As a child I loved escaping into a book. Reading OCD however made this process a lot more complicated than it should have been.
There was a specific routine I had to do every single time I bought a new book.
Checking and Ordering OCD are the types that affected me whilst reading, along with mental contamination.
This is probably why I still struggle to get in the mood to read as an adult.
How Ordering OCD affected my book reading
As a child I had to read a book in the following order:
- Front Cover
- Back Cover Blurb
- The pages before the first chapter (foreword, who the book is dedicated to or in memory of etc)
- First Chapter
If I missed one part of the routine, I had to start again.
If I made a mistake such as mispronounce a word, back to the start. If someone interrupted me, back to the start too.
I would have a strange feeling inside that wouldn’t go away if I didn’t start the book in this exact order, or if I made a mistake.
My earliest memories of reading books are full of these behaviors. Although I loved nothing more than finding a good book (Goosebumps and Horrible Histories were some my fave series), the fun never lasted too long.
This was Ordering OCD as order was vital for me to keep reading. There wasn’t another way I could read that I would be happy with.
This leads into Mental Contamination because if I didn’t read the book the right way, the book felt ‘dirty’.
This also coincides with Just Right OCD/ Tourettic OCD, as the orderly behavior wasn’t the result of an intrusive thought or a worry that something bad was going to happen. It was simply because this order just ‘felt right’.
Obsessive-compulsive behavior was, and still is, a problem for me.
I would make up ‘checkpoints’ in my mind that I had to reach
If I could make it to the first chapter without making a mistake or messing up the order of things, I hit my first ‘checkpoint‘.
I would create checkpoints in both reading and gaming. Once reached, I could start from this point if I made any further mistakes.
I think deep down even my OCD knew that having to start again every time I made an error would mean it would be almost impossible to finish a book.
Any mistakes after that would mean I start from this new checkpoint, although the compulsion to do so would ease as I progressed through the book.
Usually by the time I got into the second or third chapter, I wouldn’t feel these compulsions so strongly.
I could often relax after mistakes and have little to no desire to start from the last checkpoint, which would tend to be the beginning of that chapter.
Checking OCD possibly played a part
Can this be classed as checking OCD? Maybe.
Although I knew deep down that any text before the introduction was not important, I would worry about missing something vital if I didn’t check anyway.
What if I miss something in the cover art? Who is the author dedicating the book to?
I know I’m not the only one to read these pages in-between, but I could not skip them.
I would just feel uncomfortable if I didn’t read every single word before the introduction. Going back later was not an option due to the order of things.
How mental contamination made the book feel ‘dirty’

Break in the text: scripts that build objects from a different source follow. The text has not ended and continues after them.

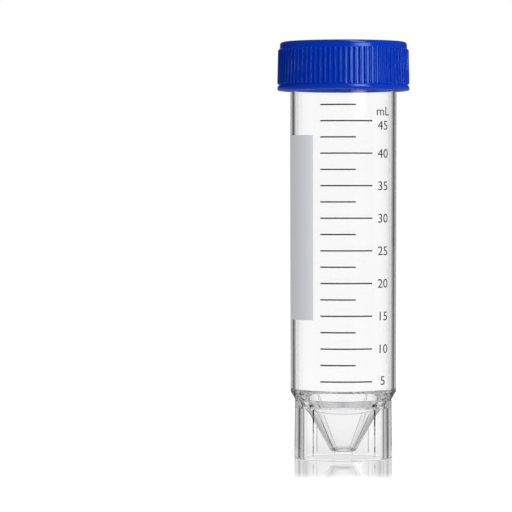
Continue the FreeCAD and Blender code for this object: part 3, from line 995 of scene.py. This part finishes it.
lamp = bpy.data.lights.new("softbox_right", "AREA")
lamp.shape = "RECTANGLE"
lamp.size = LAMP_WIDTH
lamp.size_y = LAMP_HEIGHT
lamp.energy = LAMP_POWER
softbox = bpy.data.objects.new("softbox_right", lamp)
towards = np.array([math.sin(LAMP_TURN), -math.cos(LAMP_TURN)]) * math.cos(LAMP_RISE)
softbox.location = LAMP_TARGET + np.array([*towards, math.sin(LAMP_RISE)]) * LAMP_DISTANCE
softbox.rotation_euler = (math.radians(90) - LAMP_RISE, 0, LAMP_TURN)
softbox.visible_transmission = False
softbox.visible_glossy = False
bpy.context.scene.collection.objects.link(softbox)

# %% [markdown]
# A long lens, about a metre away, keeps the tube's sides straight and nearly parallel. The camera
# stands a little to the left of the tube and above its middle, and looks slightly down. The focal
# length follows from the width that the frame takes in at the tube.

# %% Camera
CAMERA_DISTANCE = 0.970
CAMERA_LEFT = 0.02425
CAMERA_HEIGHT = 0.0725
FRAME_MIDDLE = 0.0561
FRAME_WIDTH = 0.1422
SENSOR = 36.0
lens = bpy.data.cameras.new("camera")
lens.sensor_width = SENSOR
lens.lens = SENSOR * CAMERA_DISTANCE / FRAME_WIDTH
camera = bpy.data.objects.new("camera", lens)
camera.location = (-CAMERA_LEFT, -CAMERA_DISTANCE, CAMERA_HEIGHT)
look_down = math.atan2(CAMERA_HEIGHT - FRAME_MIDDLE, CAMERA_DISTANCE)
camera.rotation_euler = (math.radians(90) - look_down, 0, 0)
bpy.context.scene.collection.objects.link(camera)
bpy.context.scene.camera = camera
print(f"lens {lens.lens:.1f} mm")

# %% [markdown]
# A ray that crosses the foot of the tube meets a dozen walls, so it may bounce more often than
# usual. The Standard view shows colours as they are written.

# %% Render settings
MOST_BOUNCES = 24
GLOSS_BOUNCES = 16
bpy.context.scene.view_settings.view_transform = "Standard"
bpy.context.scene.cycles.max_bounces = MOST_BOUNCES
bpy.context.scene.cycles.transmission_bounces = MOST_BOUNCES
bpy.context.scene.cycles.glossy_bounces = GLOSS_BOUNCES
bpy.context.view_layer.update()
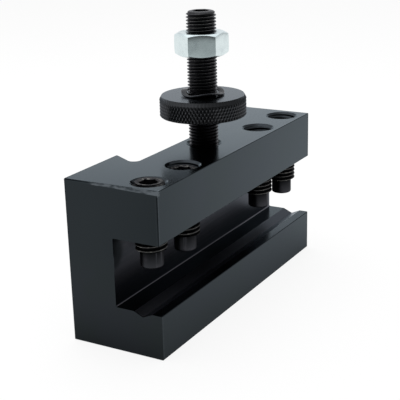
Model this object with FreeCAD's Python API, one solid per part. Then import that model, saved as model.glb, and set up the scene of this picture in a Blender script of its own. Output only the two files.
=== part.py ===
# Quick change tool holder: a steel block with a tool slot in front and a dovetail
# socket behind, four clamp screws down through its upper arm, and a height stud with
# a knurled wheel, a wave washer and a lock nut. Millimetres.
# X runs along the block, Y from the tool slot to the dovetail, Z up.
# The origin is the middle of the block's underside.
import FreeCAD, Part
import math
import os

# Block
block_length = 152.4
block_width = 46.9
jaw_height = 20.5
slot_height = 31.7
arm_height = 23.6
edge_break = 0.25
filed_edge_front = 1.7
filed_edge_back = 0.6

# Tool slot and the groove in its floor that centres round bars
slot_depth = 23.2
slot_corner_radius = 0.6
slot_mouth_break = 0.25
groove_setback = 9.45
groove_width = 9.5
groove_depth = 2.1

# Dovetail socket in the back
horn_width = 40.4
dovetail_angle = 60.0
dovetail_depth = 15.1
dovetail_corner_radius = 3.3
horn_tip_cut = 0.5

# A plain cylinder of the outer diameter stands for each thread
thread_clearance = 0.05
screw_thread_diameter = 14.0
stud_thread_diameter = 14.0

# Clamp screws: how far each one's tip stands below the upper arm, from the near end
screw_reaches = [13.8, 15.7, 17.5, 18.1]
screw_socket_turns = [30.0, 20.0, 45.0, 5.0]
screw_length = 37.7
screw_end_distance = 10.9
screw_spacing = 28.1
screw_setback = 10.7
screw_hole_countersink = 1.1
screw_top_chamfer = 1.0
dog_diameter = 10.2
dog_length = 6.5
dog_tip_chamfer = 0.8
screw_socket_width = 7.0
screw_socket_depth = 7.0

# Height stud
stud_length = 80.0
stud_seat_depth = 17.4
stud_setback = 20.9
stud_hole_countersink = 1.6
stud_end_chamfer = 2.1
stud_socket_width = 6.0
stud_socket_depth = 7.0
stud_socket_turn = 30.0

# Knurled wheel
wheel_diameter = 41.1
wheel_thickness = 9.7
wheel_height = 13.8
wheel_top_chamfer_height = 1.8
wheel_top_chamfer_width = 0.95
wheel_bottom_chamfer = 0.5
knurl_teeth = 76
knurl_depth = 0.55
knurl_rows = 5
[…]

I keep talking about this ‘feeling’ I have if I was to continue reading after making a mistake. It is pretty hard to describe.
But like mental contamination I feel in other areas of my life, I felt like I was doing something dirty. I was cutting corners and being lazy.

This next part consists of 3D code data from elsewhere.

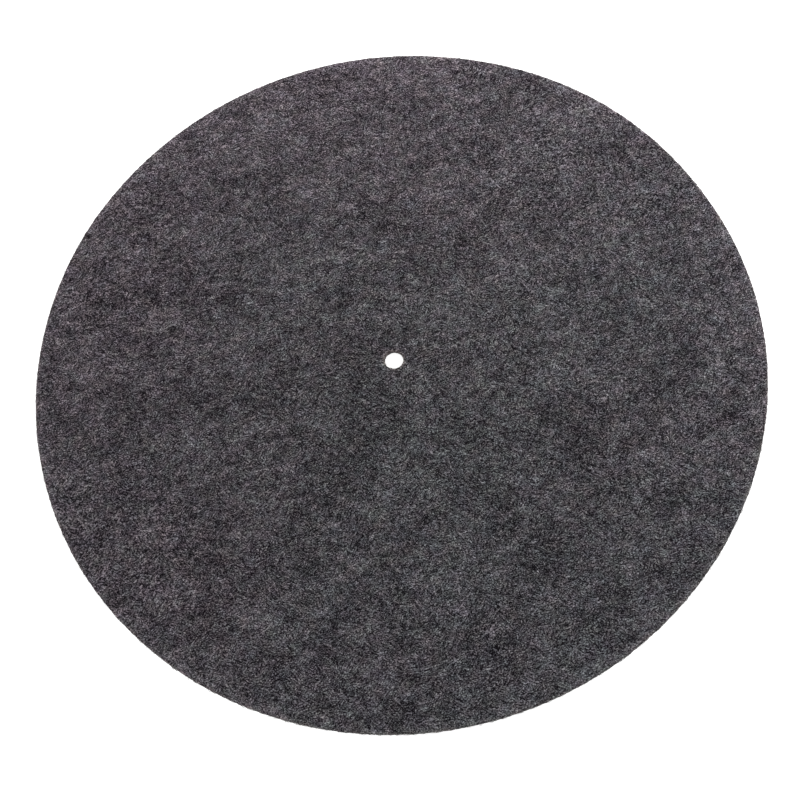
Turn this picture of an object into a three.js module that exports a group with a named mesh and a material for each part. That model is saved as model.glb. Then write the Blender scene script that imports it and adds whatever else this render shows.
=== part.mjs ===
// A felt mat for a record player's platter, in millimetres, with +Z up.
// The real mat is one piece: a disc die-cut from needle-punched felt sheet, with a hole punched in the middle
// for the platter's spindle. It lies flat on the platter, and a record lies on it.
// The origin is the centre of the hole, on the face that rests on the platter.
import * as THREE from "three";

// The disc
const MAT_DIAMETER = 300;
const FELT_THICKNESS = 2.5;

// The hole: a record spindle is 7.2 mm thick, and the punch leaves room round it.
const SPINDLE_DIAMETER = 7.2;
const SPINDLE_CLEARANCE = 0.3; // on each side

// A die presses the felt's edges down as it cuts, so each edge is a small round.
const RIM_EDGE_RADIUS = 0.6;
const HOLE_EDGE_RADIUS = 0.4;

// How finely the rounds are faceted
const STEPS_AROUND = 160;
const STEPS_PER_EDGE = 4;

const FELT_COLOUR = 0x49464a;

// A quarter round of the section, from one angle to the next. The points run anticlockwise.
function roundedCorner(centreR, centreZ, radius, fromAngle) {
  const points = [];
  for (let step = 0; step <= STEPS_PER_EDGE; step += 1) {
    const angle = fromAngle + (step / STEPS_PER_EDGE) * (Math.PI / 2);
    points.push(new THREE.Vector2(centreR + radius * Math.cos(angle), centreZ + radius * Math.sin(angle)));
  }
  return points;
}

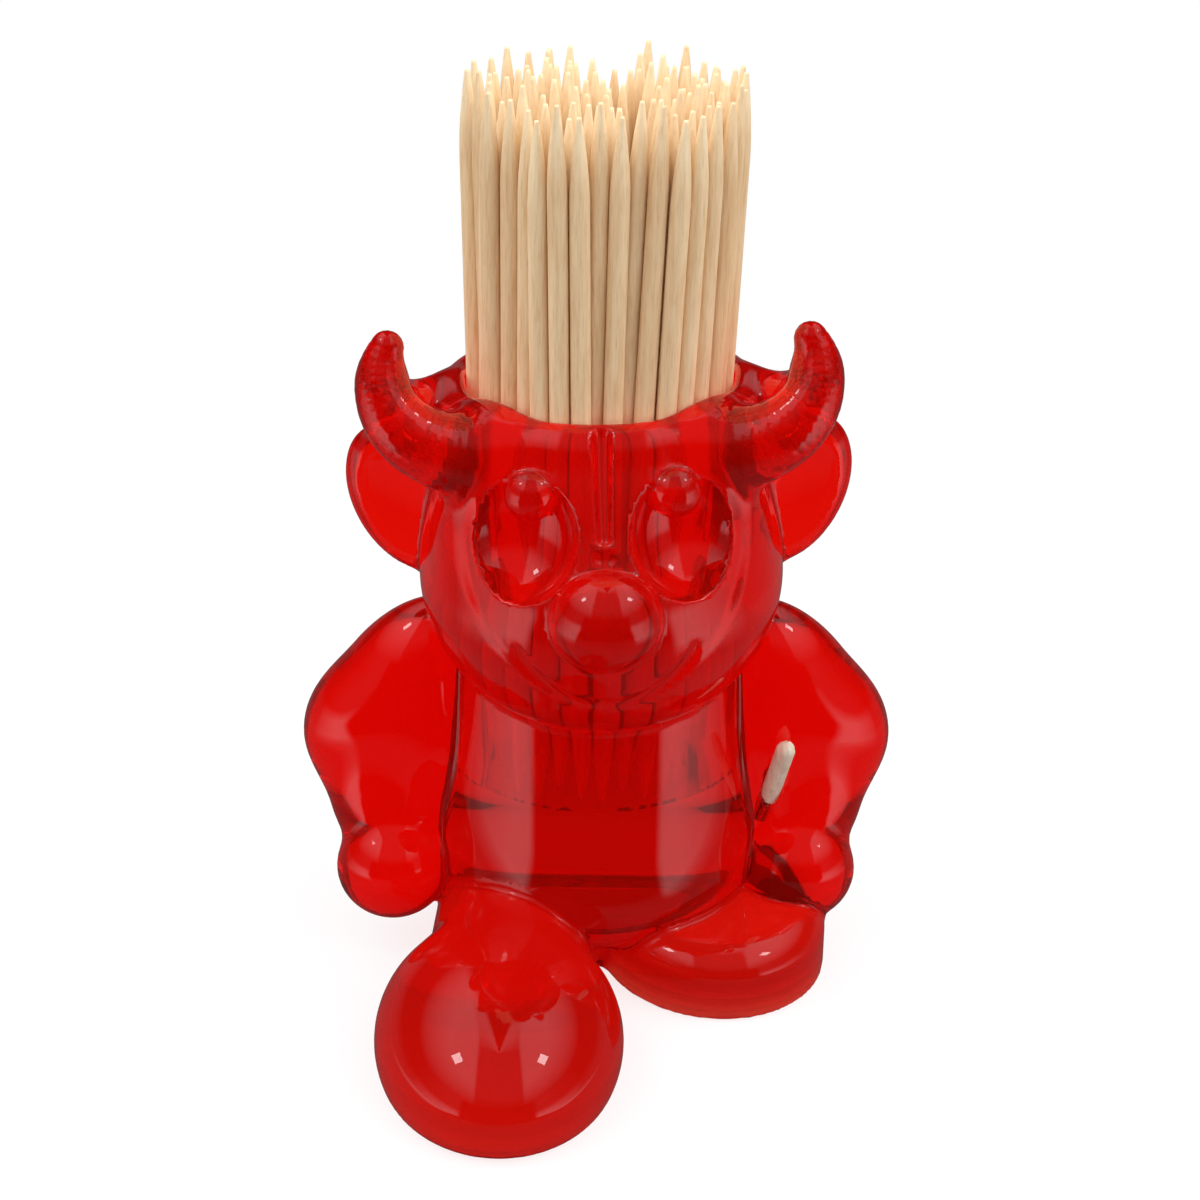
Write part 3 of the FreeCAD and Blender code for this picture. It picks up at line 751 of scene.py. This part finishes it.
# %% Wood grain group
def grain_group():
    """Streaks: noise on Object coordinates squeezed along Z and shifted by the pick's own random
    number. Pores: finer noise squeezed more. Both darken the light wood towards the dark one."""
    group = bpy.data.node_groups.new("wood_grain", "ShaderNodeTree")
    for name, kind, value in (("Light", "NodeSocketColor", (1, 1, 1, 1)),
                              ("Dark", "NodeSocketColor", (0.5, 0.4, 0.3, 1)),
                              ("Streaks", "NodeSocketFloat", 1.0),
                              ("Point", "NodeSocketFloat", 0.5)):
        group.interface.new_socket(name, in_out="INPUT", socket_type=kind).default_value = value
    for name, kind in (("Color", "NodeSocketColor"), ("Roughness", "NodeSocketFloat"),
                       ("Height", "NodeSocketFloat")):
        group.interface.new_socket(name, in_out="OUTPUT", socket_type=kind)
    given = add(group, "NodeGroupInput").outputs
    about = add(group, "ShaderNodeAttribute", attribute_name="about_pick")
    tone, rise, own = add(group, "ShaderNodeSeparateXYZ", {0: about.outputs["Vector"]}).outputs
    place = add(group, "ShaderNodeTexCoord").outputs["Object"]
    long = add(group, "ShaderNodeMapping", {"Vector": place, "Scale": (1, 1, 0.07)})
    own_place = add(group, "ShaderNodeCombineXYZ", {2: maths(group, "MULTIPLY", own, 3.0)})
    moved = add(group, "ShaderNodeVectorMath", {0: long.outputs[0], 1: own_place.outputs[0]},
                operation="ADD").outputs[0]
    streak = add(group, "ShaderNodeTexNoise", {"Vector": moved, "Scale": 1500.0, "Detail": 3.0,
                                               "Roughness": 0.6}).outputs[0]
    pores = add(group, "ShaderNodeTexNoise", {"Vector": moved, "Scale": 5200.0, "Detail": 2.0,
                                              "Roughness": 0.55}).outputs[0]
    broad = add(group, "ShaderNodeTexNoise", {"Vector": moved, "Scale": 420.0,
                                              "Detail": 2.0}).outputs[0]
    streak_mask = ramp(group, streak, ((0.36, 0.0), (0.68, 1.0)))
    pore_mask = ramp(group, pores, ((0.50, 0.0), (0.72, 1.0)))
    ends = maths(group, "ABSOLUTE", maths(group, "SUBTRACT", rise, 0.5))
    ends = ramp(group, ends, ((0.40, 0.0), (0.5, 1.0)))
    shade = maths(group, "ADD", maths(group, "MULTIPLY", streak_mask, 0.34),
                  maths(group, "MULTIPLY", pore_mask, 0.24))
    shade = maths(group, "MULTIPLY", shade, given["Streaks"])
    shade = maths(group, "ADD", shade, maths(group, "MULTIPLY", tone, 0.36))
    shade = maths(group, "ADD", shade, maths(group, "MULTIPLY", broad, 0.16))
    shade = maths(group, "ADD", shade, maths(group, "MULTIPLY", ends, given["Point"]), True)
    paint = blend_colours(group, shade, given["Light"], given["Dark"])
    rough = maths(group, "ADD", maths(group, "MULTIPLY", streak_mask, 0.14), 0.56)
    height = maths(group, "ADD", streak_mask, maths(group, "MULTIPLY", pore_mask, 0.6))
    add(group, "NodeGroupOutput", {"Color": paint, "Roughness": rough, "Height": height})
    return group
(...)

I wasn’t feeling a lot of anxiety taking over, it was more like a low-key alarm bell that was going off in my mind. I couldn’t ignore the mistake I made. That off switch wasn’t there.
Also, if I was to finish the book with this mistake being made, the book would always seem dirty to me. I wouldn’t be able to look back at it with joy, even if I knew it was a great read.
The same goes for movies, gaming and even mistakes I make on holiday.
I have almost had some of my favorite holiday memories tarnished by mental contamination, by making ‘mistakes’ at the wrong times and ruining the experience. I have these posts all linked here and also at the bottom of the post.
I still have book reading OCD
Throughout my twenties I rarely picked up a book, mainly for this reason. However ADHD also made it very difficult to concentrate, and now I usually listen to podcasts. I find it easier to take in audio without having to read words from a page. I can also listen on the move.
This kind of OCD still very much affects me (now in my early thirties), and if I was to read a book today, I know I would have some compulsions.
I don’t have the same obsession with order, however I couldn’t start the book on an intrusive thought.
Any intrusive thoughts before my first ‘checkpoint’ would make me start again, and I cannot imagine this going away unless therapy helps rid me of those thoughts in the first place.